Given task.
Each line below is to be written out in full, exactly as shown.

Given data.

□ □ □ □ □ □ □

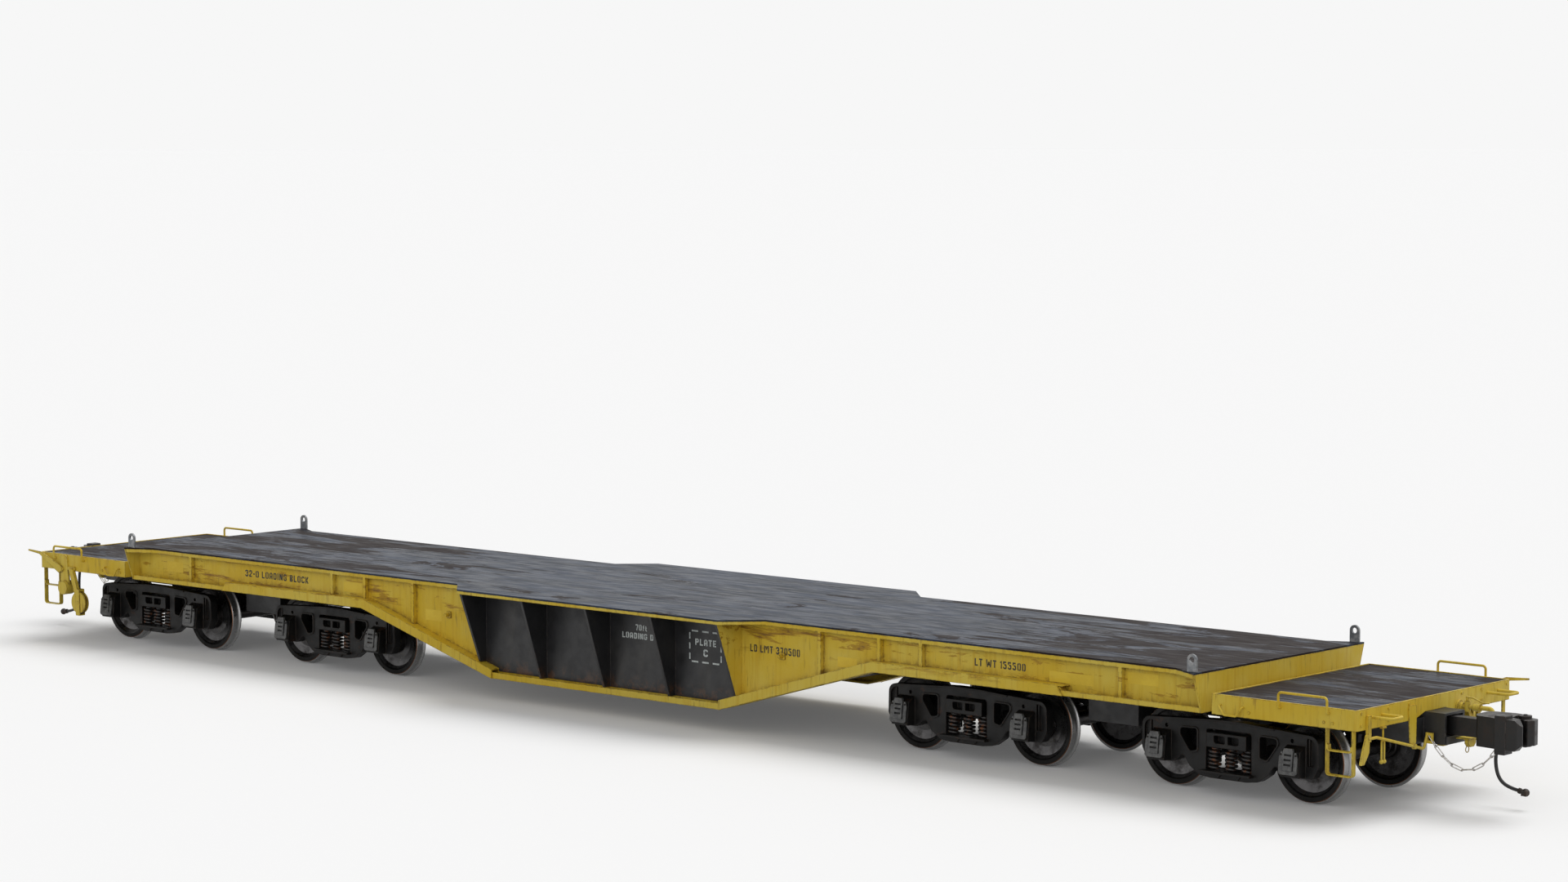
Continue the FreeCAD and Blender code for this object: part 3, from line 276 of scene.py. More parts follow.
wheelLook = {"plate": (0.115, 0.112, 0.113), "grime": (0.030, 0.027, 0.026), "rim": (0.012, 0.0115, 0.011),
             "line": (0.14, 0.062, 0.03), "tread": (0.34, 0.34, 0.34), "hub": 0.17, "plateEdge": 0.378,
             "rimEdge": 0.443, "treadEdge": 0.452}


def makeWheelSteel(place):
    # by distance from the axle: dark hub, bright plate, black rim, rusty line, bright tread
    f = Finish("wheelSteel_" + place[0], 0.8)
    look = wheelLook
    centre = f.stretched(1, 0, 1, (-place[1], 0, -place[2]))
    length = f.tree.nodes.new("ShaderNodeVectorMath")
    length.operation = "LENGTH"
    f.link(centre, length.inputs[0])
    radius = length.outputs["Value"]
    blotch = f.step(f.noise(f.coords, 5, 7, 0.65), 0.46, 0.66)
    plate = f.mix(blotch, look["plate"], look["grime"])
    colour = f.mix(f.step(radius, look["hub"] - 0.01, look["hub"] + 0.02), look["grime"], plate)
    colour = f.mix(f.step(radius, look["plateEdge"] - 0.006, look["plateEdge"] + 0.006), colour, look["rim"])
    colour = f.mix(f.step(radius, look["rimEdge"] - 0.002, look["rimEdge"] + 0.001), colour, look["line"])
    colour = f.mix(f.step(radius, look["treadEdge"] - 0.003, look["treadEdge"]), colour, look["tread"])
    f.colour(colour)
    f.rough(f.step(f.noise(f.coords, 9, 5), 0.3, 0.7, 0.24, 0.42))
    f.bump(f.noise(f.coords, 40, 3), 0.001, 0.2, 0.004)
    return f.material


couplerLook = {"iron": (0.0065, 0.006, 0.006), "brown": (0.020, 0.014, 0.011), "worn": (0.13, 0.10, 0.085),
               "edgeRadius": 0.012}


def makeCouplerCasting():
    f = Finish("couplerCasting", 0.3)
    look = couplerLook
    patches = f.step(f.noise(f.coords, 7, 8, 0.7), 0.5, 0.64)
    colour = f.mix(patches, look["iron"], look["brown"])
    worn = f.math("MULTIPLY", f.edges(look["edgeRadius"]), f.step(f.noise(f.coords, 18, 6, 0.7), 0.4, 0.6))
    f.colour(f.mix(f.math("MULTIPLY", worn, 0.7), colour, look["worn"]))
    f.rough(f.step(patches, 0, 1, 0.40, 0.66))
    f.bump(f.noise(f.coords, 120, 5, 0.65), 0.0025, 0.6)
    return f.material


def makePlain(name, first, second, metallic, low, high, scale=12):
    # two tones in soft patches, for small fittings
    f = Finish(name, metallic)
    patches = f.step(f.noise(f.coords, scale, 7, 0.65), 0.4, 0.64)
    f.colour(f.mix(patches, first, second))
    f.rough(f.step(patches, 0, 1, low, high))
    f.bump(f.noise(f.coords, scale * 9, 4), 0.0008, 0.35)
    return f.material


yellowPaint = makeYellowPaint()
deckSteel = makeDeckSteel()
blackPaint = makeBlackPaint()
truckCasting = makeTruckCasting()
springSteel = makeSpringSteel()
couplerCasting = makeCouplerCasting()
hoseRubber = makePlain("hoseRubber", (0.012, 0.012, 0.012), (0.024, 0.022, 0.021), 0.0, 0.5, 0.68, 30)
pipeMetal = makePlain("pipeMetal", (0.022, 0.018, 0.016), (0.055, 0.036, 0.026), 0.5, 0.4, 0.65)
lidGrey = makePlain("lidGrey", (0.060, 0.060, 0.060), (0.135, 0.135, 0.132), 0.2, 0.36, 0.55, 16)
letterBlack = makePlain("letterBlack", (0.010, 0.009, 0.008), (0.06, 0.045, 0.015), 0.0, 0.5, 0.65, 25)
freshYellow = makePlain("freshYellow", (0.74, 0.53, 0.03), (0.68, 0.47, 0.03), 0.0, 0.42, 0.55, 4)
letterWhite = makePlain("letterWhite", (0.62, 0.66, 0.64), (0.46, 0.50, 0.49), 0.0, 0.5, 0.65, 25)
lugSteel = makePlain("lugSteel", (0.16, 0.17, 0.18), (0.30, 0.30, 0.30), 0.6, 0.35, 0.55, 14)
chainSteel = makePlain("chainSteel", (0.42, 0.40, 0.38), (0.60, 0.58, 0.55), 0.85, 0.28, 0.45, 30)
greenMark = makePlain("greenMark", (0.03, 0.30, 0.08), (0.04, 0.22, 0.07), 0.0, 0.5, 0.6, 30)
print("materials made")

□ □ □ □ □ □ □

Solution for this problem.
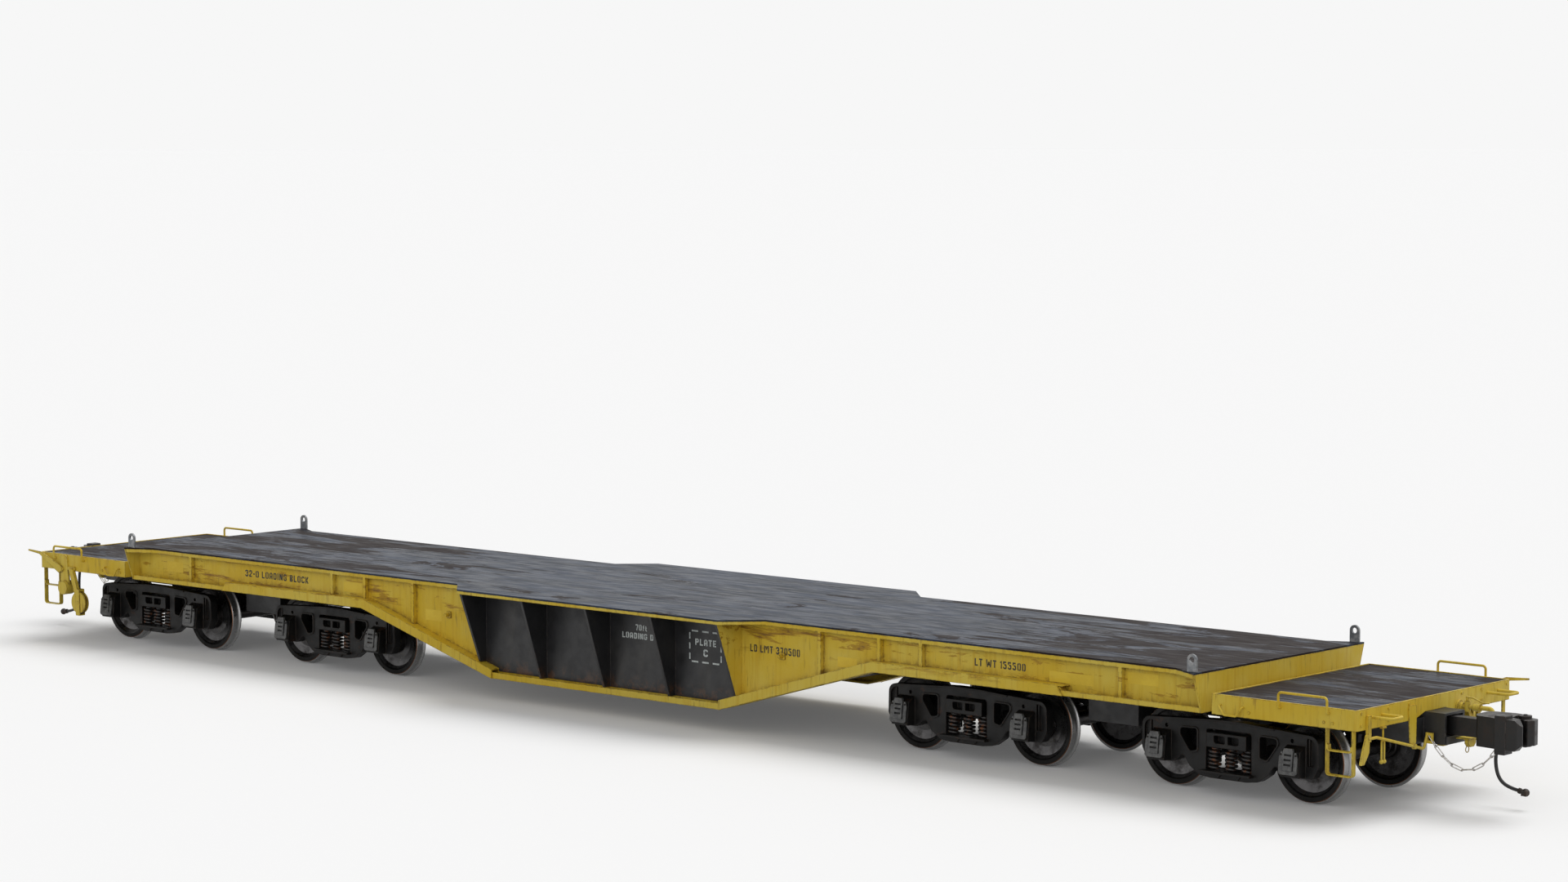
Continue the FreeCAD and Blender code for this object: part 3, from line 276 of scene.py. More parts follow.
wheelLook = {"plate": (0.115, 0.112, 0.113), "grime": (0.030, 0.027, 0.026), "rim": (0.012, 0.0115, 0.011),
             "line": (0.14, 0.062, 0.03), "tread": (0.34, 0.34, 0.34), "hub": 0.17, "plateEdge": 0.378,
             "rimEdge": 0.443, "treadEdge": 0.452}


def makeWheelSteel(place):
    # by distance from the axle: dark hub, bright plate, black rim, rusty line, bright tread
    f = Finish("wheelSteel_" + place[0], 0.8)
    look = wheelLook
    centre = f.stretched(1, 0, 1, (-place[1], 0, -place[2]))
    length = f.tree.nodes.new("ShaderNodeVectorMath")
    length.operation = "LENGTH"
    f.link(centre, length.inputs[0])
    radius = length.outputs["Value"]
    blotch = f.step(f.noise(f.coords, 5, 7, 0.65), 0.46, 0.66)
    plate = f.mix(blotch, look["plate"], look["grime"])
    colour = f.mix(f.step(radius, look["hub"] - 0.01, look["hub"] + 0.02), look["grime"], plate)
    colour = f.mix(f.step(radius, look["plateEdge"] - 0.006, look["plateEdge"] + 0.006), colour, look["rim"])
    colour = f.mix(f.step(radius, look["rimEdge"] - 0.002, look["rimEdge"] + 0.001), colour, look["line"])
    colour = f.mix(f.step(radius, look["treadEdge"] - 0.003, look["treadEdge"]), colour, look["tread"])
    f.colour(colour)
    f.rough(f.step(f.noise(f.coords, 9, 5), 0.3, 0.7, 0.24, 0.42))
    f.bump(f.noise(f.coords, 40, 3), 0.001, 0.2, 0.004)
    return f.material


couplerLook = {"iron": (0.0065, 0.006, 0.006), "brown": (0.020, 0.014, 0.011), "worn": (0.13, 0.10, 0.085),
               "edgeRadius": 0.012}


def makeCouplerCasting():
    f = Finish("couplerCasting", 0.3)
    look = couplerLook
    patches = f.step(f.noise(f.coords, 7, 8, 0.7), 0.5, 0.64)
    colour = f.mix(patches, look["iron"], look["brown"])
    worn = f.math("MULTIPLY", f.edges(look["edgeRadius"]), f.step(f.noise(f.coords, 18, 6, 0.7), 0.4, 0.6))
    f.colour(f.mix(f.math("MULTIPLY", worn, 0.7), colour, look["worn"]))
    f.rough(f.step(patches, 0, 1, 0.40, 0.66))
    f.bump(f.noise(f.coords, 120, 5, 0.65), 0.0025, 0.6)
    return f.material


def makePlain(name, first, second, metallic, low, high, scale=12):
    # two tones in soft patches, for small fittings
    f = Finish(name, metallic)
    patches = f.step(f.noise(f.coords, scale, 7, 0.65), 0.4, 0.64)
    f.colour(f.mix(patches, first, second))
    f.rough(f.step(patches, 0, 1, low, high))
    f.bump(f.noise(f.coords, scale * 9, 4), 0.0008, 0.35)
    return f.material


yellowPaint = makeYellowPaint()
deckSteel = makeDeckSteel()
blackPaint = makeBlackPaint()
truckCasting = makeTruckCasting()
springSteel = makeSpringSteel()
couplerCasting = makeCouplerCasting()
hoseRubber = makePlain("hoseRubber", (0.012, 0.012, 0.012), (0.024, 0.022, 0.021), 0.0, 0.5, 0.68, 30)
pipeMetal = makePlain("pipeMetal", (0.022, 0.018, 0.016), (0.055, 0.036, 0.026), 0.5, 0.4, 0.65)
lidGrey = makePlain("lidGrey", (0.060, 0.060, 0.060), (0.135, 0.135, 0.132), 0.2, 0.36, 0.55, 16)
letterBlack = makePlain("letterBlack", (0.010, 0.009, 0.008), (0.06, 0.045, 0.015), 0.0, 0.5, 0.65, 25)
freshYellow = makePlain("freshYellow", (0.74, 0.53, 0.03), (0.68, 0.47, 0.03), 0.0, 0.42, 0.55, 4)
letterWhite = makePlain("letterWhite", (0.62, 0.66, 0.64), (0.46, 0.50, 0.49), 0.0, 0.5, 0.65, 25)
lugSteel = makePlain("lugSteel", (0.16, 0.17, 0.18), (0.30, 0.30, 0.30), 0.6, 0.35, 0.55, 14)
chainSteel = makePlain("chainSteel", (0.42, 0.40, 0.38), (0.60, 0.58, 0.55), 0.85, 0.28, 0.45, 30)
greenMark = makePlain("greenMark", (0.03, 0.30, 0.08), (0.04, 0.22, 0.07), 0.0, 0.5, 0.6, 30)
print("materials made")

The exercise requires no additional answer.